• Collected material:
===============
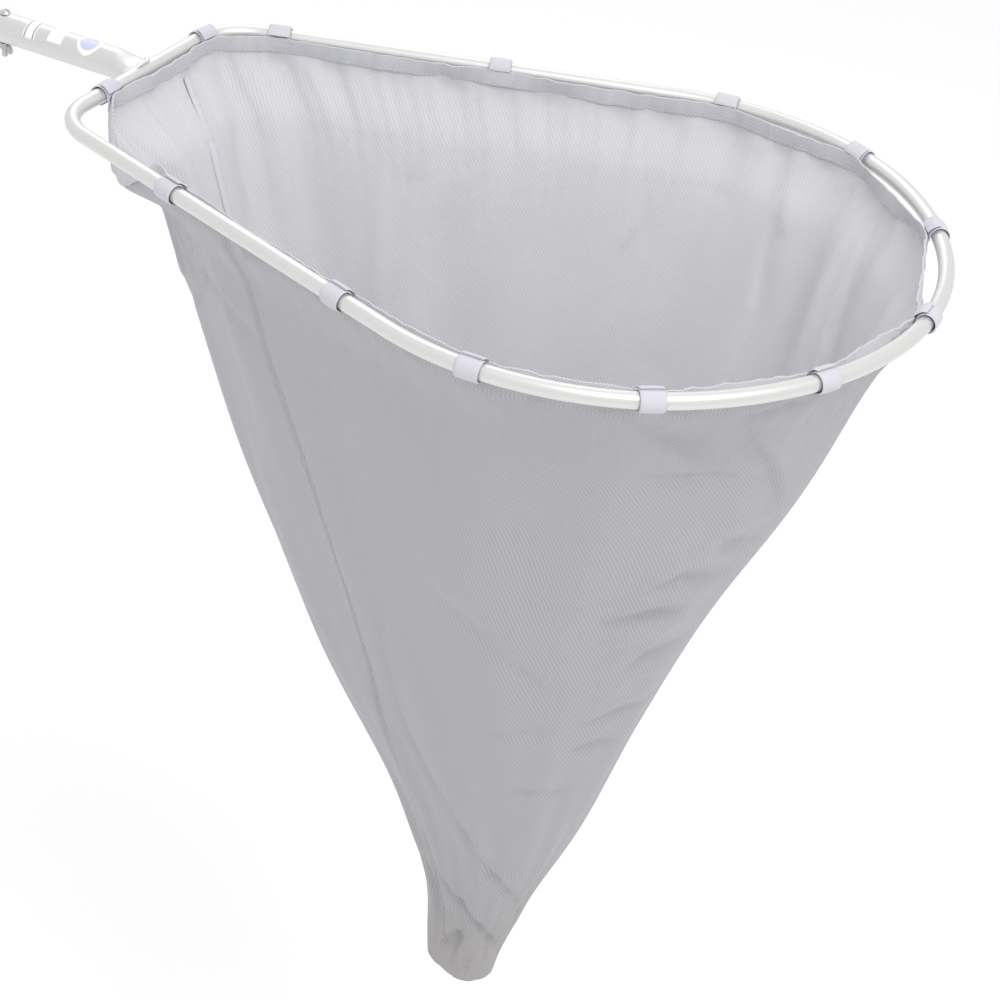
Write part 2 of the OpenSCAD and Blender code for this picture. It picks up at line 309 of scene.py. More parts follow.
def mesh_material(name, dark, light, through):
    """Fine polyester mesh: two sets of threads on the bias, with small holes between them."""
    m = Nodes(name)
    pitch = 2.3
    uv = m.coords((1000 / pitch, 1000 / pitch, 1), (0, 0, math.radians(45)), uv=True)
    wave_a = m.add("TexWave", {"wave_type": "BANDS", "bands_direction": "X", "wave_profile": "SIN"},
                   Vector=uv, Scale=BAND, Distortion=0.0).outputs[1]
    wave_b = m.add("TexWave", {"wave_type": "BANDS", "bands_direction": "Y", "wave_profile": "SIN"},
                   Vector=uv, Scale=BAND, Distortion=0.0).outputs[1]
    threads = m.math("MAXIMUM", wave_a, m.math("MULTIPLY", wave_b, 0.7))
    cloud = m.noise(9, 3, 0.5)
    fine = m.noise(55, 3, 0.6)
    soil = m.noise(60, 4, 0.65)
    low = m.add("SeparateXYZ", None, Vector=m.add("TexCoord").outputs["Object"]).outputs[2]
    toe = m.add("MapRange", None, Value=low, From_Min=-0.58, From_Max=-0.77).outputs[0]
    c = m.mix(threads, dark, light)
    c = m.mix(m.math("MULTIPLY", cloud, 0.12), c, tuple(x * 0.86 for x in light))
    c = m.mix(m.math("MULTIPLY", fine, 0.08), c, tuple(x * 1.05 for x in light))
    c = m.mix(m.math("MULTIPLY", toe, 0.6), c, (0.40, 0.375, 0.36))
    spots = m.ramp(soil, [(0.58, (0, 0, 0)), (0.70, (1, 1, 1))])
    c = m.mix(m.math("MULTIPLY", m.math("MULTIPLY", spots, toe), 0.55), c, (0.27, 0.235, 0.21))
    n = m.bump(threads, 0.35, 0.0005)
    m.set(Base_Color=c, Roughness=0.62, Normal=n)
    m.bsdf.inputs["Sheen Weight"].default_value = 0.15
    m.bsdf.inputs["Sheen Roughness"].default_value = 0.4
    m.bsdf.inputs["Specular IOR Level"].default_value = 0.3
    thin = m.add("BsdfTranslucent", None, Color=(0.80, 0.80, 0.83, 1))
    both = m.add("MixShader", None)
    both.inputs[0].default_value = through
    m.tree.links.new(m.bsdf.outputs[0], both.inputs[1])
    m.tree.links.new(thin.outputs[0], both.inputs[2])
    m.tree.links.new(both.outputs[0], m.out.inputs[0])
    return m.mat


def cloth_material(name, colour, dark, pitch, twill=False, contrast=0.5):
    """Woven webbing or hem tape. pitch in mm."""
    m = Nodes(name)
    uv = m.coords((1000 / pitch, 1000 / pitch, 1), (0, 0, math.radians(38 if twill else 0)), uv=True)
    a = m.add("TexWave", {"bands_direction": "X"}, Vector=uv, Scale=BAND).outputs[1]
    b = m.add("TexWave", {"bands_direction": "Y"}, Vector=uv, Scale=BAND).outputs[1]
    weave = m.math("MULTIPLY", m.math("ADD", a, b), 0.5)
    fuzz = m.noise(900, 3, 0.7)
    cloud = m.noise(60, 3, 0.6)
    c = m.mix(m.math("MULTIPLY", weave, contrast), dark, colour)
    c = m.mix(m.math("MULTIPLY", cloud, 0.25), c, tuple(x * 0.9 for x in colour))
    h = m.math("ADD", weave, m.math("MULTIPLY", fuzz, 0.4))
    m.set(Base_Color=c, Roughness=0.7, Normal=m.bump(h, 0.4, 0.0003))
    m.bsdf.inputs["Sheen Weight"].default_value = 0.25
    m.bsdf.inputs["Sheen Roughness"].default_value = 0.35
    m.bsdf.inputs["Specular IOR Level"].default_value = 0.35
    return m.mat


def label_material(name, colour, spot=None, centre=None, radius=None):
    """Blank printed film, with a plain round spot of another colour where a centre is given."""
    m = Nodes(name)
    c = m.mix(m.math("MULTIPLY", m.noise(300, 3, 0.6), 0.15), colour, tuple(x * 0.86 for x in colour))
    if centre is not None:
        tc = m.add("TexCoord").outputs["Object"]
        d = m.add("VectorMath", {"operation": "DISTANCE"}, i0=tc, i1=centre).outputs["Value"]
        inside = m.math("LESS_THAN", d, radius)
        c = m.mix(inside, c, spot)
    scuff = m.noise(700, 2, 0.5)
    return m.set(Base_Color=c, Roughness=0.32, Normal=m.bump(scuff, 0.06, 0.0002))


TUBE_METAL = metal_material("hoop_aluminium", (0.72, 0.72, 0.71), 0.36, 0)
HANDLE_METAL = metal_material("handle_aluminium", (0.70, 0.70, 0.695), 0.38, 0, streak=0.09)
WELD_METAL = metal_material("weld_bead", (0.80, 0.79, 0.76), 0.42, 1, streak=0.14, dirt=0.12)
BOLT_METAL = metal_material("plated_steel", (0.62, 0.62, 0.60), 0.33, 2, streak=0.10, dirt=0.14)
NUT_METAL = metal_material("cast_zinc", (0.50, 0.50, 0.49), 0.42, 2, streak=0.08, dirt=0.2)
# lit and shaded copies of one cloth: the second, for the bag's inner face, is painted much lighter, painted
# light standing in for light that comes through the mesh and falls on the far wall inside
MESH = mesh_material("bag_mesh", (0.34, 0.34, 0.36), (0.51, 0.51, 0.535), 0.20)
MESH_INSIDE_PAINTED_LIGHT = mesh_material("bag_mesh_inside_painted_light", (0.69, 0.69, 0.71), (0.86, 0.86, 0.88), 0.30)
WEBBING = cloth_material("webbing", (0.74, 0.73, 0.79), (0.52, 0.51, 0.57), 0.9)
HEM_CLOTH = cloth_material("hem_cloth", (0.66, 0.66, 0.70), (0.46, 0.46, 0.50), 2.2, True, 0.85)
TAPE_CLOTH = cloth_material("tape_cloth", (0.72, 0.72, 0.76), (0.58, 0.58, 0.62), 1.6, True, 0.8)
THREAD = cloth_material("thread", (0.84, 0.84, 0.86), (0.66, 0.66, 0.68), 0.5)
LABEL = label_material("label_film", (0.90, 0.90, 0.91))


# ------------------------------------------------------------------ rim of the bag

def rim_points(s, inward):
    """The hem is held beside the tube at each tab and runs straight between tabs."""
    keys, pts = [], []
    for t in sorted(TAB_S):
        for e in (-1, 1):
            p, tang, n = station(t)
            keys.append(t + e * TAB_W * 0.45)
            pts.append(p + tang * e * TAB_W * 0.45 + n * inward)
    keys, pts = np.array(keys), np.array(pts)
    k = np.concatenate([keys - 2 * HALF, keys, keys + 2 * HALF])
    q = np.concatenate([pts] * 3)
    return np.stack([np.interp(s, k, q[:, 0]), np.interp(s, k, q[:, 1])], 1)


def around(f, s, blur):
    """f(s) averaged over a short stretch of rim, so that nothing turns a hard corner."""
    offs = np.linspace(-1.6, 1.6, 9)
    w = np.exp(-offs ** 2)
    return sum(wi * f(s + o * blur) for wi, o in zip(w / w.sum(), offs))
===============
• The task: Print all of the data exactly as it was given.

• The answer:
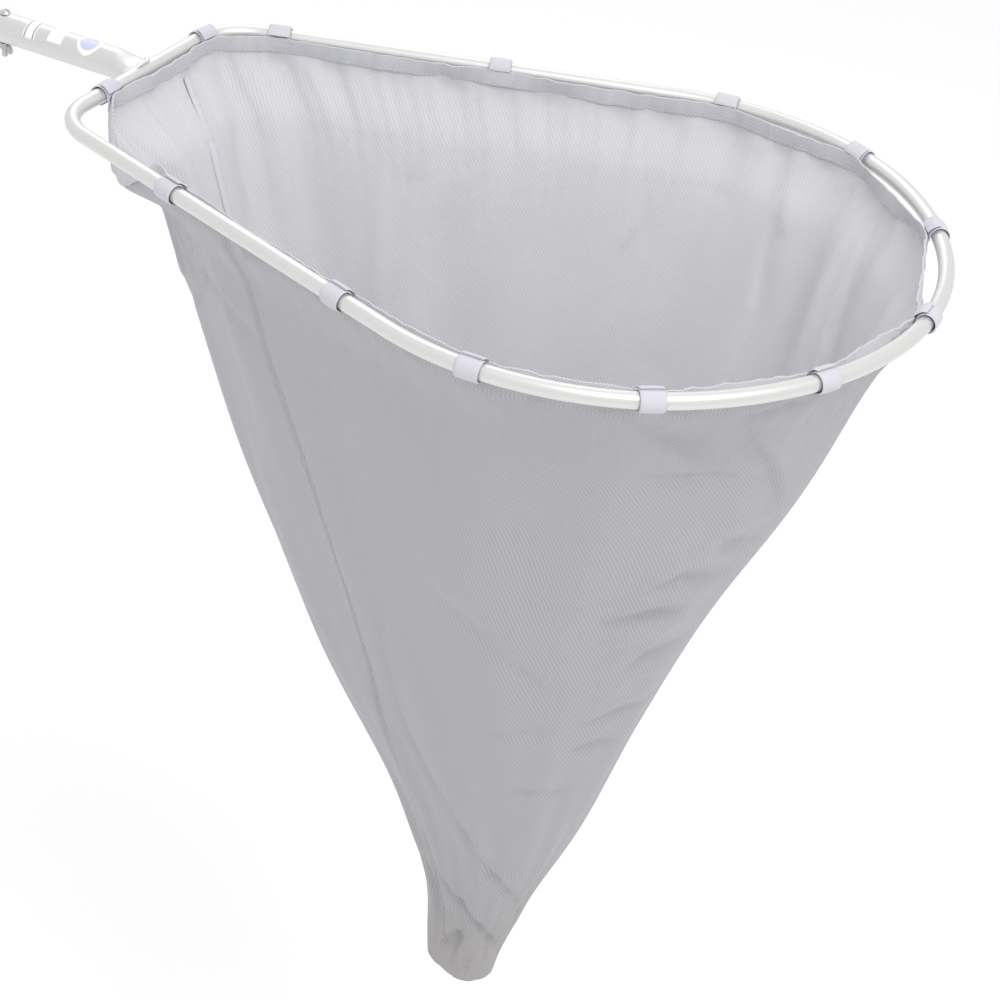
Write part 2 of the OpenSCAD and Blender code for this picture. It picks up at line 309 of scene.py. More parts follow.
def mesh_material(name, dark, light, through):
    """Fine polyester mesh: two sets of threads on the bias, with small holes between them."""
    m = Nodes(name)
    pitch = 2.3
    uv = m.coords((1000 / pitch, 1000 / pitch, 1), (0, 0, math.radians(45)), uv=True)
    wave_a = m.add("TexWave", {"wave_type": "BANDS", "bands_direction": "X", "wave_profile": "SIN"},
                   Vector=uv, Scale=BAND, Distortion=0.0).outputs[1]
    wave_b = m.add("TexWave", {"wave_type": "BANDS", "bands_direction": "Y", "wave_profile": "SIN"},
                   Vector=uv, Scale=BAND, Distortion=0.0).outputs[1]
    threads = m.math("MAXIMUM", wave_a, m.math("MULTIPLY", wave_b, 0.7))
    cloud = m.noise(9, 3, 0.5)
    fine = m.noise(55, 3, 0.6)
    soil = m.noise(60, 4, 0.65)
    low = m.add("SeparateXYZ", None, Vector=m.add("TexCoord").outputs["Object"]).outputs[2]
    toe = m.add("MapRange", None, Value=low, From_Min=-0.58, From_Max=-0.77).outputs[0]
    c = m.mix(threads, dark, light)
    c = m.mix(m.math("MULTIPLY", cloud, 0.12), c, tuple(x * 0.86 for x in light))
    c = m.mix(m.math("MULTIPLY", fine, 0.08), c, tuple(x * 1.05 for x in light))
    c = m.mix(m.math("MULTIPLY", toe, 0.6), c, (0.40, 0.375, 0.36))
    spots = m.ramp(soil, [(0.58, (0, 0, 0)), (0.70, (1, 1, 1))])
    c = m.mix(m.math("MULTIPLY", m.math("MULTIPLY", spots, toe), 0.55), c, (0.27, 0.235, 0.21))
    n = m.bump(threads, 0.35, 0.0005)
    m.set(Base_Color=c, Roughness=0.62, Normal=n)
    m.bsdf.inputs["Sheen Weight"].default_value = 0.15
    m.bsdf.inputs["Sheen Roughness"].default_value = 0.4
    m.bsdf.inputs["Specular IOR Level"].default_value = 0.3
    thin = m.add("BsdfTranslucent", None, Color=(0.80, 0.80, 0.83, 1))
    both = m.add("MixShader", None)
    both.inputs[0].default_value = through
    m.tree.links.new(m.bsdf.outputs[0], both.inputs[1])
    m.tree.links.new(thin.outputs[0], both.inputs[2])
    m.tree.links.new(both.outputs[0], m.out.inputs[0])
    return m.mat


def cloth_material(name, colour, dark, pitch, twill=False, contrast=0.5):
    """Woven webbing or hem tape. pitch in mm."""
    m = Nodes(name)
    uv = m.coords((1000 / pitch, 1000 / pitch, 1), (0, 0, math.radians(38 if twill else 0)), uv=True)
    a = m.add("TexWave", {"bands_direction": "X"}, Vector=uv, Scale=BAND).outputs[1]
    b = m.add("TexWave", {"bands_direction": "Y"}, Vector=uv, Scale=BAND).outputs[1]
    weave = m.math("MULTIPLY", m.math("ADD", a, b), 0.5)
    fuzz = m.noise(900, 3, 0.7)
    cloud = m.noise(60, 3, 0.6)
    c = m.mix(m.math("MULTIPLY", weave, contrast), dark, colour)
    c = m.mix(m.math("MULTIPLY", cloud, 0.25), c, tuple(x * 0.9 for x in colour))
    h = m.math("ADD", weave, m.math("MULTIPLY", fuzz, 0.4))
    m.set(Base_Color=c, Roughness=0.7, Normal=m.bump(h, 0.4, 0.0003))
    m.bsdf.inputs["Sheen Weight"].default_value = 0.25
    m.bsdf.inputs["Sheen Roughness"].default_value = 0.35
    m.bsdf.inputs["Specular IOR Level"].default_value = 0.35
    return m.mat


def label_material(name, colour, spot=None, centre=None, radius=None):
    """Blank printed film, with a plain round spot of another colour where a centre is given."""
    m = Nodes(name)
    c = m.mix(m.math("MULTIPLY", m.noise(300, 3, 0.6), 0.15), colour, tuple(x * 0.86 for x in colour))
    if centre is not None:
        tc = m.add("TexCoord").outputs["Object"]
        d = m.add("VectorMath", {"operation": "DISTANCE"}, i0=tc, i1=centre).outputs["Value"]
        inside = m.math("LESS_THAN", d, radius)
        c = m.mix(inside, c, spot)
    scuff = m.noise(700, 2, 0.5)
    return m.set(Base_Color=c, Roughness=0.32, Normal=m.bump(scuff, 0.06, 0.0002))


TUBE_METAL = metal_material("hoop_aluminium", (0.72, 0.72, 0.71), 0.36, 0)
HANDLE_METAL = metal_material("handle_aluminium", (0.70, 0.70, 0.695), 0.38, 0, streak=0.09)
WELD_METAL = metal_material("weld_bead", (0.80, 0.79, 0.76), 0.42, 1, streak=0.14, dirt=0.12)
BOLT_METAL = metal_material("plated_steel", (0.62, 0.62, 0.60), 0.33, 2, streak=0.10, dirt=0.14)
NUT_METAL = metal_material("cast_zinc", (0.50, 0.50, 0.49), 0.42, 2, streak=0.08, dirt=0.2)
# lit and shaded copies of one cloth: the second, for the bag's inner face, is painted much lighter, painted
# light standing in for light that comes through the mesh and falls on the far wall inside
MESH = mesh_material("bag_mesh", (0.34, 0.34, 0.36), (0.51, 0.51, 0.535), 0.20)
MESH_INSIDE_PAINTED_LIGHT = mesh_material("bag_mesh_inside_painted_light", (0.69, 0.69, 0.71), (0.86, 0.86, 0.88), 0.30)
WEBBING = cloth_material("webbing", (0.74, 0.73, 0.79), (0.52, 0.51, 0.57), 0.9)
HEM_CLOTH = cloth_material("hem_cloth", (0.66, 0.66, 0.70), (0.46, 0.46, 0.50), 2.2, True, 0.85)
TAPE_CLOTH = cloth_material("tape_cloth", (0.72, 0.72, 0.76), (0.58, 0.58, 0.62), 1.6, True, 0.8)
THREAD = cloth_material("thread", (0.84, 0.84, 0.86), (0.66, 0.66, 0.68), 0.5)
LABEL = label_material("label_film", (0.90, 0.90, 0.91))


# ------------------------------------------------------------------ rim of the bag

def rim_points(s, inward):
    """The hem is held beside the tube at each tab and runs straight between tabs."""
    keys, pts = [], []
    for t in sorted(TAB_S):
        for e in (-1, 1):
            p, tang, n = station(t)
            keys.append(t + e * TAB_W * 0.45)
            pts.append(p + tang * e * TAB_W * 0.45 + n * inward)
    keys, pts = np.array(keys), np.array(pts)
    k = np.concatenate([keys - 2 * HALF, keys, keys + 2 * HALF])
    q = np.concatenate([pts] * 3)
    return np.stack([np.interp(s, k, q[:, 0]), np.interp(s, k, q[:, 1])], 1)


def around(f, s, blur):
    """f(s) averaged over a short stretch of rim, so that nothing turns a hard corner."""
    offs = np.linspace(-1.6, 1.6, 9)
    w = np.exp(-offs ** 2)
    return sum(wi * f(s + o * blur) for wi, o in zip(w / w.sum(), offs))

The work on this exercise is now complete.